The effect of the Illinois Supreme Court’s May 8 ruling already extends further than the heightened fiscal challenge facing the state finances and pension plans. Standard & Poors wasted no time in putting the state of Illinois on credit watch.

S&P’s current ratings for Illinois are an A- Go rating, an appropriation-backed rating of BBB+ and a BBB- moral obligation rating. In a press release, S&P said putting the state on watch was a direct consequence of the state High Court’s ruling. That, plus the 2016 budget proposal and new pension reform proposals, highlights the “profound” challenges facing the state’s credit rating, budget and fiscal liability.

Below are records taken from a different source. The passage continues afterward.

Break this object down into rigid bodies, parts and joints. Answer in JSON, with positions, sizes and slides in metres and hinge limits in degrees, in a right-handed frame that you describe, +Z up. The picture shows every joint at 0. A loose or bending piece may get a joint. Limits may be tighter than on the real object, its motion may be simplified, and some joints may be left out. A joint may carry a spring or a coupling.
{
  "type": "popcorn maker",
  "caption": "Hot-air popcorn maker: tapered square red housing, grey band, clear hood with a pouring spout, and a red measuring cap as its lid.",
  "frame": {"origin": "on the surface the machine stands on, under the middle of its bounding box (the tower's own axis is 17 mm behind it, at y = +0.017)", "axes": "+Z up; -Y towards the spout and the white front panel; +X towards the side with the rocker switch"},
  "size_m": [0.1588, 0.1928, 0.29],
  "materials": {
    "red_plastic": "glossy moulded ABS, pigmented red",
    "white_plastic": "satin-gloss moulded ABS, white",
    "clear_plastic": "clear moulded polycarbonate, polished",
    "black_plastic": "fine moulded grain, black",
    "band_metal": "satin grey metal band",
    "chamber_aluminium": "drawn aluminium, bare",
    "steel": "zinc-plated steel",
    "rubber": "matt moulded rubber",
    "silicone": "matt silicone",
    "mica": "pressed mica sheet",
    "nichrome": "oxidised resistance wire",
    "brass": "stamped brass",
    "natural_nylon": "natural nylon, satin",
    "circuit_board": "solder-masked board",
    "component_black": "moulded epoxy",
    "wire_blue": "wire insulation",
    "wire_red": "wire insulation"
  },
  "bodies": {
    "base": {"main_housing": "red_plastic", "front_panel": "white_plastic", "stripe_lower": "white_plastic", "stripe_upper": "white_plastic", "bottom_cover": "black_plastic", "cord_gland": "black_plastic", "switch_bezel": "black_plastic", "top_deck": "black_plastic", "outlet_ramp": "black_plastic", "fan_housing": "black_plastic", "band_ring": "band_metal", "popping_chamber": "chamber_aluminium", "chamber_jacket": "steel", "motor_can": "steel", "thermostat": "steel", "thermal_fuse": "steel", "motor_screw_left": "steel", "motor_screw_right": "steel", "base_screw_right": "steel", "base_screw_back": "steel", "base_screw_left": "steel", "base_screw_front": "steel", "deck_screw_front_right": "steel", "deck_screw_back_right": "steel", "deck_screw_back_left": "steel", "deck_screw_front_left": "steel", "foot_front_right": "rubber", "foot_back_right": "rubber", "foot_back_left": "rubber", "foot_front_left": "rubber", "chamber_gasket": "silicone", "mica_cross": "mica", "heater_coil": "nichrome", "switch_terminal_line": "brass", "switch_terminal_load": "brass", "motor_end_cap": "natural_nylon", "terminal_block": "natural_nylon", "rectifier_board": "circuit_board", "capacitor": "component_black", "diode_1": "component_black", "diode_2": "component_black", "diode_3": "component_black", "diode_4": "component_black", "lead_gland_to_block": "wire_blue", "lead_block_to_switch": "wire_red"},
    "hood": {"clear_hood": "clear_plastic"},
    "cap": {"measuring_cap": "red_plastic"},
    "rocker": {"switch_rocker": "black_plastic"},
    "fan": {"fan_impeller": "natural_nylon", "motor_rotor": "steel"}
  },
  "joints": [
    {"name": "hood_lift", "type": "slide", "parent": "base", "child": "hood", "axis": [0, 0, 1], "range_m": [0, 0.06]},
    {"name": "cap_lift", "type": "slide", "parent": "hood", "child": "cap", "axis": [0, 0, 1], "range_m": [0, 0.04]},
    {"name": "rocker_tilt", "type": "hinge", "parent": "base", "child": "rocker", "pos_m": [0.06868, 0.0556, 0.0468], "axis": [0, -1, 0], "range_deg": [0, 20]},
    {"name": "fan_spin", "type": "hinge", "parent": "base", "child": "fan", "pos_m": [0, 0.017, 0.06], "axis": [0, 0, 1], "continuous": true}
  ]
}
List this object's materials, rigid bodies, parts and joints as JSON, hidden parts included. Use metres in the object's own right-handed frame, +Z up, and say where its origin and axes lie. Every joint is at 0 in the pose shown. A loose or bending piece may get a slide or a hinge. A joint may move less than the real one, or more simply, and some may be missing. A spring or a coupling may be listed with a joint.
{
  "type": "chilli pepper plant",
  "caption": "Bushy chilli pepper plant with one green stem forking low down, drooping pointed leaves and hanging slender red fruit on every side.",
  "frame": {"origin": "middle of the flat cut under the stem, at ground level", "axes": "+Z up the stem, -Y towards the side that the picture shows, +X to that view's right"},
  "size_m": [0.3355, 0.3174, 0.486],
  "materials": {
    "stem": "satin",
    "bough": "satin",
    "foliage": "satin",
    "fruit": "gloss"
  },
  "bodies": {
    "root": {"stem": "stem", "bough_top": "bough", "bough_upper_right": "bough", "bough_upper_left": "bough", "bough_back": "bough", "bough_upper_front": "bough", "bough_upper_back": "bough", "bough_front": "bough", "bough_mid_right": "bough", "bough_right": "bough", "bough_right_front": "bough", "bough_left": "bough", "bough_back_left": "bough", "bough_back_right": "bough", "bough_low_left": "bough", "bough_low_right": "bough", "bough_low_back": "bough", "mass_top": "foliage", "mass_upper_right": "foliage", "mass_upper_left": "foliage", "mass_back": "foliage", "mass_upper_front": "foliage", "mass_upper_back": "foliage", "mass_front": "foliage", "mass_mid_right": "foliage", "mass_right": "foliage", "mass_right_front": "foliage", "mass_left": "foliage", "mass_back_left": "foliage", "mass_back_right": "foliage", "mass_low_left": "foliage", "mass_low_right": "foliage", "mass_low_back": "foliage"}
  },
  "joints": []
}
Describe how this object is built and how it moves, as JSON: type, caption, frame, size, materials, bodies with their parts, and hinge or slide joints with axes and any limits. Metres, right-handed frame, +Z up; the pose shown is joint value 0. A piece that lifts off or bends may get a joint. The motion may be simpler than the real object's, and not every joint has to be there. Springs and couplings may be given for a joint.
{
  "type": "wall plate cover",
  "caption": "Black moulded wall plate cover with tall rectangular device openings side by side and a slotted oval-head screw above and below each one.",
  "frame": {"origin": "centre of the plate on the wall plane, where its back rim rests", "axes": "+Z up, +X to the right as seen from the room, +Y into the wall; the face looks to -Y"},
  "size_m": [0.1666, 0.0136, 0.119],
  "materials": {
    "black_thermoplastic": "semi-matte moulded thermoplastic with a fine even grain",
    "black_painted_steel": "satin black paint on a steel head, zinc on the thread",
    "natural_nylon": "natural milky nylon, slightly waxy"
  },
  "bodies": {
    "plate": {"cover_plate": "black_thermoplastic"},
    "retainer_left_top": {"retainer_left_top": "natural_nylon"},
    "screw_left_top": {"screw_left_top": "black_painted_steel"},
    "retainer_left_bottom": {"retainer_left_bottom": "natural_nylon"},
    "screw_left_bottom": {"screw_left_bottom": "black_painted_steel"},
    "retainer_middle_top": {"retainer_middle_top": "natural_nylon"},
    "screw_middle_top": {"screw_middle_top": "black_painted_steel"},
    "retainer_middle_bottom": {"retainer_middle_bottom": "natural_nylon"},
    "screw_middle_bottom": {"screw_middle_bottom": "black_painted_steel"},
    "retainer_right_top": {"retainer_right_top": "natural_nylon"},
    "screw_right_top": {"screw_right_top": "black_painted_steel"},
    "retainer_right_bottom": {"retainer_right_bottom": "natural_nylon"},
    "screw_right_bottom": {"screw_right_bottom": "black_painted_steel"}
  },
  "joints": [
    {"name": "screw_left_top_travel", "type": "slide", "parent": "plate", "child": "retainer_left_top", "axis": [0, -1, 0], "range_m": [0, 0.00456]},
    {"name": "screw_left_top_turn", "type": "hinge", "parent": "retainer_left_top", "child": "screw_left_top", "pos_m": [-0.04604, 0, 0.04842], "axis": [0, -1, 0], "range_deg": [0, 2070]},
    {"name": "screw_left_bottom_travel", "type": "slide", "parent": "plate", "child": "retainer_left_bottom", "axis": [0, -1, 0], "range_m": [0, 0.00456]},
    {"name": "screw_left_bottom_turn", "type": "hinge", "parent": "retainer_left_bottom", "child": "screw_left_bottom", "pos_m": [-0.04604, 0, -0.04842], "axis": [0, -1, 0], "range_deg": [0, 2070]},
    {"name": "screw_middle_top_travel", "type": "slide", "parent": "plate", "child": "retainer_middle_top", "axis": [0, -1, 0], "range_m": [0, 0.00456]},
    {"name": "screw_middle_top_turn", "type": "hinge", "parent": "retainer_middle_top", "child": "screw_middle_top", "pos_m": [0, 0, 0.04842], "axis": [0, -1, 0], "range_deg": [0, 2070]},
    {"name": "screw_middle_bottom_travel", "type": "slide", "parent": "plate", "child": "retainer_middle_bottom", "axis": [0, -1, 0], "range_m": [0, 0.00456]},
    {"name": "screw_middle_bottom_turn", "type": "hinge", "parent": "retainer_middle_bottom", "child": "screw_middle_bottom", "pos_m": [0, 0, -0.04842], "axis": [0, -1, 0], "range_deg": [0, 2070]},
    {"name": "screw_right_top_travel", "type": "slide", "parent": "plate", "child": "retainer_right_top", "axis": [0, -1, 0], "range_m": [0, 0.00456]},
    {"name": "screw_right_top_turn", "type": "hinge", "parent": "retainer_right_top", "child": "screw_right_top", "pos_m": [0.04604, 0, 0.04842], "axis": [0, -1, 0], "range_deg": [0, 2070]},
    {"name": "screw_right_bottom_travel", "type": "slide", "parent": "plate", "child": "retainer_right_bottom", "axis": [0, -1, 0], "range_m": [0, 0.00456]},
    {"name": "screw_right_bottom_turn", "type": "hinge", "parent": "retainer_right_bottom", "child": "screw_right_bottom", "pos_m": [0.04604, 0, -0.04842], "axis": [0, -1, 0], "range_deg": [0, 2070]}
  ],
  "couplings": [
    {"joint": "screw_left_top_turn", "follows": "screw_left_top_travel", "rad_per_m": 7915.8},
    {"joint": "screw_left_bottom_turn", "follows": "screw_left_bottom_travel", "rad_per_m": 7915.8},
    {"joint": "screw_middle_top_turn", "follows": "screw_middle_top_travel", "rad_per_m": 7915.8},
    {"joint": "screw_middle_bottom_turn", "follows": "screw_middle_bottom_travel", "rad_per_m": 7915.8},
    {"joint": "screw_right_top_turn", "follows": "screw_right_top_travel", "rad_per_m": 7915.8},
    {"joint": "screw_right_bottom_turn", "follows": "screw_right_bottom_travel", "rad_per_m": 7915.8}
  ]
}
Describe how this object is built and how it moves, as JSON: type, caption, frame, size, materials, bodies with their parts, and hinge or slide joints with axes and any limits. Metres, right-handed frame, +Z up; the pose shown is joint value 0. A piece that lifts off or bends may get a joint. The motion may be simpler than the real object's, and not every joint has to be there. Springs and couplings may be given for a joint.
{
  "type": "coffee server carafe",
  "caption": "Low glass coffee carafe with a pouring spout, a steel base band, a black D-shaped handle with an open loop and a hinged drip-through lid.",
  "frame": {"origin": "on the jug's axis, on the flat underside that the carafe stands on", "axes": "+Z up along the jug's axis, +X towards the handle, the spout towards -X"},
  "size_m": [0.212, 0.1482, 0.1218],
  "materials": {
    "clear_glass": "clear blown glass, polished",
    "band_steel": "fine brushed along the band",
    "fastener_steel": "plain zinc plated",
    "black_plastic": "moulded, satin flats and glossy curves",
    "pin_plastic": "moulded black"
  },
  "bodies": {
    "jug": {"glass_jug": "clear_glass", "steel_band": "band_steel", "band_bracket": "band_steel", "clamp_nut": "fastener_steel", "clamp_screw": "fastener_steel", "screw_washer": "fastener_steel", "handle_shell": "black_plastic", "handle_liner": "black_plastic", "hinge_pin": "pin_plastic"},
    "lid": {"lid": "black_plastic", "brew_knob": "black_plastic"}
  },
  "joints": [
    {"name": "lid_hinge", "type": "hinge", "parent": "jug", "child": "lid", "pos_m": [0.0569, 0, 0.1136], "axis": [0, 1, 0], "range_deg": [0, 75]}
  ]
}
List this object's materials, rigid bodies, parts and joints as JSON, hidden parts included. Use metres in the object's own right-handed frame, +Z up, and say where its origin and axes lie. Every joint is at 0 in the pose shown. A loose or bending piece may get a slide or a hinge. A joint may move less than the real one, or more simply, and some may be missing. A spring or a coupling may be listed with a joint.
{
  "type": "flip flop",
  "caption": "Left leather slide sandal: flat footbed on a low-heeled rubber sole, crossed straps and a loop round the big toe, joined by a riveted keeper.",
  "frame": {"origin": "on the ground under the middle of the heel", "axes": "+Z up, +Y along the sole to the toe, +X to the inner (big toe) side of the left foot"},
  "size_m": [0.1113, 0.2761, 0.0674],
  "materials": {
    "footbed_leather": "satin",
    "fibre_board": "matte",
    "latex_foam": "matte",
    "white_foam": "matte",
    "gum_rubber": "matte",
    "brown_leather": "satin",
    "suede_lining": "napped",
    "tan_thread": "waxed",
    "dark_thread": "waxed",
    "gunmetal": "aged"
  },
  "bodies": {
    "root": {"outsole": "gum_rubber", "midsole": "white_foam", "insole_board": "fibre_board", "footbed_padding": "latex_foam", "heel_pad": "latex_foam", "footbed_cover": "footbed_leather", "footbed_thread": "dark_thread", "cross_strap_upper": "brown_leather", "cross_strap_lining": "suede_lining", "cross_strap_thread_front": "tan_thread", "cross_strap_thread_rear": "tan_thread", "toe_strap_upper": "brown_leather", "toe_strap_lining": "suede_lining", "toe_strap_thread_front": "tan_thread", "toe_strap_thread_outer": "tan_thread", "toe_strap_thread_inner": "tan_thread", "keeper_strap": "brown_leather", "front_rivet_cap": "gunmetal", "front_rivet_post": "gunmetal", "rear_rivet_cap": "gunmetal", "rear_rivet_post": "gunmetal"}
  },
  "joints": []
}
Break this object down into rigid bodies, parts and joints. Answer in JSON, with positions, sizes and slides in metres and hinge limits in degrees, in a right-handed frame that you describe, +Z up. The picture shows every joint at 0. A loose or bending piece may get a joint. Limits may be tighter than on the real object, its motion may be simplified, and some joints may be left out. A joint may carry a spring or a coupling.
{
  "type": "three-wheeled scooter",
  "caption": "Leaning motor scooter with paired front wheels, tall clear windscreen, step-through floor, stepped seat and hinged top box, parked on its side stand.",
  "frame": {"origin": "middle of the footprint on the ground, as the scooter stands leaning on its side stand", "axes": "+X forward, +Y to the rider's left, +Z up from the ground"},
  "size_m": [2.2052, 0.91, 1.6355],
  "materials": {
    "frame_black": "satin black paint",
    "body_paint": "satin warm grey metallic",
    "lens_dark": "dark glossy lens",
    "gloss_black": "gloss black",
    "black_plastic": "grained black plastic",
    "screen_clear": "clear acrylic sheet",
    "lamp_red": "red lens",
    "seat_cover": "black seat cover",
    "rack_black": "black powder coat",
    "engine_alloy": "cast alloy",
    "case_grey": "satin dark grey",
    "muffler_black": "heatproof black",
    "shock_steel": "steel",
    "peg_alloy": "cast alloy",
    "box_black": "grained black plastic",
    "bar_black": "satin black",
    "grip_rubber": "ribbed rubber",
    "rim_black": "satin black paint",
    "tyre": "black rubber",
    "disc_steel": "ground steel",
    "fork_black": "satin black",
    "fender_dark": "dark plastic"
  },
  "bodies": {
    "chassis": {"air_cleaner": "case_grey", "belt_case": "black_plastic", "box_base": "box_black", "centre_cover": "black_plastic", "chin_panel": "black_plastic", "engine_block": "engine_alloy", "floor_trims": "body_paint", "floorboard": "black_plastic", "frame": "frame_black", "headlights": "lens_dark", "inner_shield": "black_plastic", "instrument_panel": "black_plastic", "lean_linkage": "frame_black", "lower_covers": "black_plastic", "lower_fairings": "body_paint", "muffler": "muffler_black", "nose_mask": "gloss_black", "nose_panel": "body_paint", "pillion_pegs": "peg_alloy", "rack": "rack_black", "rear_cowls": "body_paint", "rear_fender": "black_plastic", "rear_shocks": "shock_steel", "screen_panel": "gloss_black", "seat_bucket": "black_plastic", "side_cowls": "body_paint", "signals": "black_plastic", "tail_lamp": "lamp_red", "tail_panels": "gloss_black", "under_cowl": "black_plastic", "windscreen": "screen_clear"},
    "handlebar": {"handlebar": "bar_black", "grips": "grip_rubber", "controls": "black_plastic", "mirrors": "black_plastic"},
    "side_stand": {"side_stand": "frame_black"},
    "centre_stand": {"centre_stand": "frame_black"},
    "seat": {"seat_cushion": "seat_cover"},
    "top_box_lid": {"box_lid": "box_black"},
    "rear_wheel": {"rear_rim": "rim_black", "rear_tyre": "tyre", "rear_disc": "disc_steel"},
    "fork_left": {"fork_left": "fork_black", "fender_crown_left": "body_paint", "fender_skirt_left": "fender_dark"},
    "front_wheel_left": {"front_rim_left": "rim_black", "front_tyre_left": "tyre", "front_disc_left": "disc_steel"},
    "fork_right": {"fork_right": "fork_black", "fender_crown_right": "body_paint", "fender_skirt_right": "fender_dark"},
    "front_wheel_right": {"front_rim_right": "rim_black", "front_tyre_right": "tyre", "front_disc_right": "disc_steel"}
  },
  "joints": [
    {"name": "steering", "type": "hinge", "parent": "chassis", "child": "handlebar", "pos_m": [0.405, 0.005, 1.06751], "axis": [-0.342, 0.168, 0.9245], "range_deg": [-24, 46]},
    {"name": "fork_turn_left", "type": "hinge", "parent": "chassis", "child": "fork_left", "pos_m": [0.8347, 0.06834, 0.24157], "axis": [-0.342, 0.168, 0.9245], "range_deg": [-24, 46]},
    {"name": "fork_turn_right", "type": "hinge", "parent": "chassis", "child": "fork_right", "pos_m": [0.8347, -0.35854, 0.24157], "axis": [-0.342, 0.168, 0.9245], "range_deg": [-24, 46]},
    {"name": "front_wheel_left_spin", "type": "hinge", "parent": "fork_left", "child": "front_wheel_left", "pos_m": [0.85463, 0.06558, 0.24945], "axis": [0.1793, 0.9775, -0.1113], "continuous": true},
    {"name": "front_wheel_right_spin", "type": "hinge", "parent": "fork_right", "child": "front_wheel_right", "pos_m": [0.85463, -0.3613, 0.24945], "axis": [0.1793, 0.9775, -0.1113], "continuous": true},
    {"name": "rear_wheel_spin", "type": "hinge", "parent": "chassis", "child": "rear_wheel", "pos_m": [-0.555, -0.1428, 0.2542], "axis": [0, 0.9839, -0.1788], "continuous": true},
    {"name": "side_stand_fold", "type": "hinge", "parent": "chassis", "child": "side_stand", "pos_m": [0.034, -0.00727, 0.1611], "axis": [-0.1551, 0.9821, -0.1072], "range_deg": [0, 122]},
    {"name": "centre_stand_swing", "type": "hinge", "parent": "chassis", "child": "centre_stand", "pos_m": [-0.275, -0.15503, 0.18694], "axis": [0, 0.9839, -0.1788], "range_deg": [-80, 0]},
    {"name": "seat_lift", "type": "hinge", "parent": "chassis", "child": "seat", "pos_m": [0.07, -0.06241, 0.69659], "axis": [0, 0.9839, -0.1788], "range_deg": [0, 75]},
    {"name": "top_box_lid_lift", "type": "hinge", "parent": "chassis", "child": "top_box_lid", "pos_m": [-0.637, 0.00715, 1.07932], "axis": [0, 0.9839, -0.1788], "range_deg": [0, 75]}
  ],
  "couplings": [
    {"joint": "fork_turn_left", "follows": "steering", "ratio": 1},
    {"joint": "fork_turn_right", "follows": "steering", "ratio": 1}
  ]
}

S&P Credit Analyst John Sugden said that the court ruling contributes to the credit rating and research organization’s doubts regarding fresh pension reform efforts in Illinois. It also gives them pause concerning how sustainable the state’s pension systems are and how well Illinois’ budget will be able to absorb the expense of servicing debt in the future.

The current legislative session and 2016 budget deliberations are the focus of S&P’s attention, and it expects to resolve the credit watch by August. Unless the state government adopts a 2016 budget it considers “credible” and structurally aligns revenues and spending, S&P says it will lower the state’s appropriation-backed rating to BBB and could make additional downgrades.